Still, despite the grueling schedules, the coal diggers could barely scrape by. “Dead work,” the term for those essential tasks that kept the mines from collapsing, such as shoring up walls, was unpaid. Miners got cash for coal, and coal alone.
Even worse, the men who controlled the scales, company employees, frequently cheated the miners.
What little money these workers collected, which came to about $3.50 a day, was whittled down by a third for blasting powder and other supplies, which miners were required to buy on their own. Purchasing power of that hard-earned dollar was further eroded by prices in the company-owned stores, where miners were forced to shop. Company-hired thugs kept watch to make sure the miners followed company rules.
Original caption: “Forbes, Colo. — Slain miner & one of his fighting comrades.”
During the strike, management hired more thugs to oversee the tent cities and brought in strikebreakers who waged a campaign of terror, murder, and visits by a unique automobile known as the Death Special. This was an armored car, outfitted with two machine guns that would randomly spray bullets at the tents in the middle of the night.
A month after the start of the strike, the Colorado National Guard was called in and martial law was declared. The strikers held on through the brutal Colorado winter.
By spring, Colorado, cash-strapped because of the strain of policing the strikers, pulled back most of the troops, leaving just two companies, one led by Karl Linderfelt, known for his brutality.
On April 20, 1914, the day after Greek Orthodox Easter Sunday, violence erupted. A woman had contacted the National Guard, insisting that her husband was being held captive at Ludlow. Linderfelt dispatched soldiers to check it out.
Library of Congress
Original caption: “Forbes, Colo. — Correspondents under flag of truce.”
Tikas, who had been the liaison between company interests and the strikers, said that the missing husband was not there. Linderfelt returned with reinforcements and a machine gun.
It’s unclear who took the first shot. Witnesses later recalled hearing three blasts of explosives and then bullets flying wildly. Women and children fled the camp or took refuge in bunkers that the strikers had dug under their tents.
That strategy turned tragic when fire broke out. No one can say for sure exactly how it started, but some witnesses said they saw soldiers with torches. Soon the entire colony was ablaze. Two women and 11 children who had been hiding underground perished in the flames, dying in what has become known forever as the Death Pit.
Linderfelt and his men stormed into the inferno and captured Tikas. The story Linderfelt told was that he was forced to shoot Tikas because he tried to flee. Witnesses told a different tale, that Linderfelt took his rifle and whacked Tikas over the head with such force it broke the gunstock and left a wound that exposed the victim’s skull.
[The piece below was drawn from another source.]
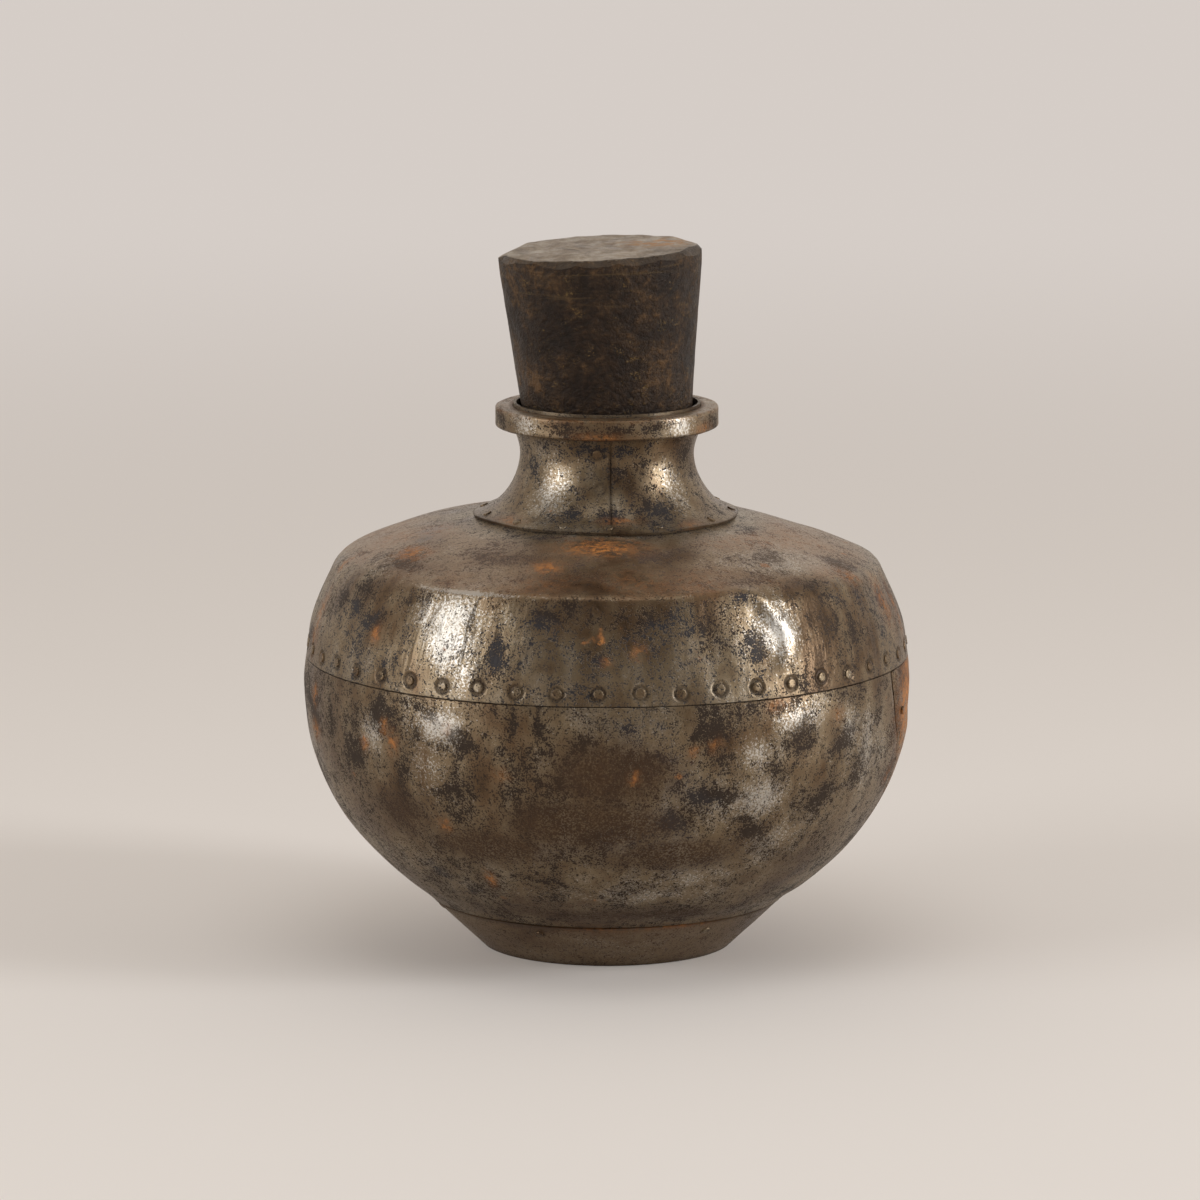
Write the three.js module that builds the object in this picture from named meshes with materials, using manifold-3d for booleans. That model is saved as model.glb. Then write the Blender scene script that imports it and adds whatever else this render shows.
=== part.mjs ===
// Riveted iron water pot with a wooden stopper.
// Millimetres, +Z up. The origin is the centre of the flat foot, and the front faces -Y.
// Angles round the pot are in degrees from the front towards +X.
// The body is beaten sheet: a foot pan, a bowl in two halves, a shoulder and a rolled neck,
// lapped over each other and held by rivets through punched holes.

import * as THREE from 'three';
import { mergeVertices } from 'three/addons/utils/BufferGeometryUtils.js';
import Module from 'manifold-3d';

const wasm = await Module();
wasm.setup();

// Sheet, clearance and the flats that the round is hammered in
const sheet = 1.6;
const neckSheet = 1.8;
const gap = 0.3;
const facets = 48;
const frontFacetAngle = -1.6;

// Foot pan
const footRadius = 84.4;
const panRadius = 118;
const panHeight = 32.5;
const heelRise = 1;
const heelInset = 1.6;
const footLap = 18;

// Bowl
const bellyRadius = 202.9;
const skirtHeight = 197.2;
const bellyDrop = 17.2;
const bellyHeight = skirtHeight - bellyDrop;
const bowlRiseAngle = 34.4;
const bowlRiseLength = 15.9;
const bellyRoundLength = 97.7;
const bowlJoggle = 4.5;
const bowlProud = 1.5;
const bowlSteps = 5;
const rightLapFacet = 10;
const leftLapFacet = 34;
const lapJoggle = 4.5;

// Shoulder, from its skirt's edge up
const skirtInset = 2.1;
const skirtRadius = bellyRadius - skirtInset;
const skirtLap = 15.8;
const skirtLean = 8.2;
const creaseInset = 22.1;
const creaseRise = 67.3;
const creaseRadius = skirtRadius - creaseInset;
const creaseHeight = skirtHeight + creaseRise;
const sideLean = 24;
const sideRound = 11.6;
const topRise = 19.3;
const topRound = 19.5;
const seatRadius = 90.5;
const seatLift = 23.7;
const seatHeight = creaseHeight + seatLift;
const seatRise = 24.2;
const mouthHoleRadius = 72;
const topEndRise = 7;

// Neck
const flangeRadius = 88.4;
const flangeWidth = 11.4;
const flangeWave = 1.3;
const flangeWaves = [
  { share: 0.6, count: 3, phase: 0.8 },
  { share: 0.4, count: 7, phase: -0.5 },
];
const throatRadius = 57.8;
const throatLift = 42.8;
const throatHeight = seatHeight + throatLift;
const neckRootLength = 9;
const neckThroatLength = 14;
const neckSteps = 34;
const neckLapAngle = 15;
const neckLapClearance = 0.36;

// Rim ring and the lip inside it
const ringRadius = 74.5;
const ringLift = 18.6;
const ringDepth = 14.2;
const ringEdge = 1.6;
const ringBottom = throatHeight + ringLift;
const ringTop = ringBottom + ringDepth;
const ringSeatRadius = 63;
const flareDrop = 1;
const lipRadius = 62.2;
const lipProud = 1.8;
const lipHeight = ringTop + lipProud;

// Stopper
const stopperLean = 2.6;
const stopperOffset = 1.35;
const stopperSeatLift = 2;
const stopperSeatHeight = throatHeight + stopperSeatLift;
const plugDepth = 13;
const plugChamfer = 3;
const plugTaper = 0.3;
const wedgeRise = 1;
const rimLevel = 33;
const stopperRimRadius = 57.2;
const stopperTopRadius = 68;
const stopperHeight = 136;
const topChamfer = 4.5;
const stopperSides = 32;
const hewnFlats = [
  { angle: -103, inset: 12, tilt: 22 },
  { angle: 110, inset: 8.5, tilt: 25 },
  { angle: 70, inset: 7, tilt: 38 },
];

// Rivets
const rivetSides = 7;
const shankRadius = 1.6;
const holeSides = 4;
const holeRadius = 2.7;
const headRadius = 3.5;
const headHeight = 1.8;
const headShoulder = { radius: 0.7, height: 0.75 };
const tailRadius = 2.8;
const tailHeight = 1.3;
const bellyRivetRise = 7.8;
const bellyRivetStray = 0.8;
const bellyRivetWander = 2.4;
const bellyRivetDrift = 1.3;
const footRivetDrop = 9.6;
const footRivetFacets = [-3, 5, 13, 21, 29, 37];
const flangeRivetInset = 5.6;
const flangeRivetFacets = [-10, -6, -3, 0, 3, 8, 12, 16, 20, 24, 28, 32, 35];
const flushHeadRadius = 3.4;
const flushWaistRadius = 2;
const upperSeamRivetRise = 7.7;
const lowerSeamRivetDrop = 15.1;
const neckRivets = [
  { name: 'neck_seam_rivet_upper', angle: -6.4, height: throatHeight + upperSeamRivetRise },
  { name: 'neck_seam_rivet_lower', angle: -4.3, height: throatHeight - lowerSeamRivetDrop },
];
const leftPlugRise = 71.6;
const rightPlugRise = 76;
const plugRivets = [
  { name: 'bowl_plug_rivet_left', angle: 22.5, height: panHeight + leftPlugRise },
  { name: 'bowl_plug_rivet_right', angle: 29.2, height: panHeight + rightPlugRise },
];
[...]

Then he ordered other soldiers to shoot him.
At least 20 people died at Ludlow that night, more perished in violence fueled by revenge in the 10 days that followed.
Still, the strike continued until December, when the exhausted miners gave up.
After it was over, more than 400 strikers were arrested and 332 were indicted for murder, but years of trials led to only one conviction and that was overturned. There were a dozen court martials among the National Guardsmen. Only one man, Linderfelt, was found guilty of assault for the skull bashing-blow he meted out to Tikas.
The Ludlow tragedy is mostly forgotten today, but its impact is felt throughout the world. John D. Rockefeller Jr., was subjected to such condemnation that he turned to Ivy Ledbetter Lee — a newsman turned expert in the infant field of public relations — to improve his image, thus giving birth to the modern era of spin. And, for workers, Ludlow put labor struggles in sharp focus, and is a key reason why Americans now enjoy an eight-hour day.